For more complex worlds with multiple tracked aspects of a scene, use a JSON object:

json
{
  "area": "castle",
  "room": "throne-room",
  "time": "night",
  "alert-level": "high"
}

The AI can update individual aspects: [scene.alert-level: set "low"] after sneaking past the guards.


For the complete directive syntax including all 9 operations, the shorthand trap, and dot-path notation for JSON variables, see AI Directives & Macros.


Common mistakes

Over-tracking. You don't need a variable for everything. If the AI can handle something narratively without a number behind it, skip the variable. Every variable you add is more state the AI has to manage and more directives it has to write. The best worlds track 5-15 things, not 50.

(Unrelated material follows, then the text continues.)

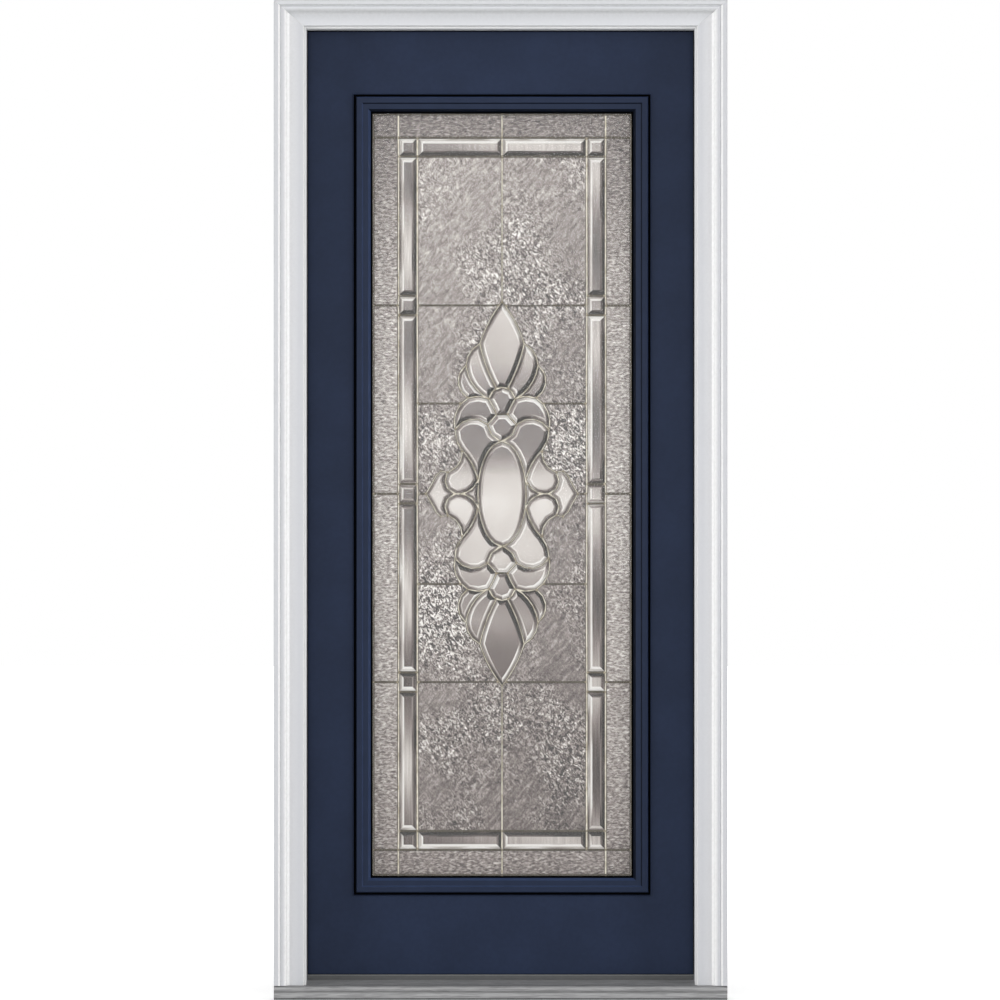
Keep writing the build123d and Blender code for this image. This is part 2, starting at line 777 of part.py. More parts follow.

Vague behavior rules. "Track health" tells the AI nothing. "Decrease 5-15 on minor hits, 15-25 on major hits, 0 = death scene" tells the AI everything it needs. Behavior rules are the difference between a variable that works and one that gets ignored.

Using JSON when a simple type would do. If you just need a number, use a number. [health: -10] is simpler and more reliable than [stats.health: -10]. Save JSON for genuinely structured data.

Forgetting min/max on numbers. Without bounds, the AI might push health to -47 or gold to 999,999. Set min and max on every number variable. The engine clamps automatically — it's free insurance.

Not testing magnitude. Play your world for 10 turns and check if the numbers feel right. If affinity jumps from 15 to 80 in three interactions, your magnitude ranges are too generous. If it barely moves after 20 turns, they're too tight.

Making IDs hard for the AI. Use simple, readable IDs like health, player-gold, aria-trust. Avoid spaces, special characters, or names that could collide with built-in macros (user, char, time, date).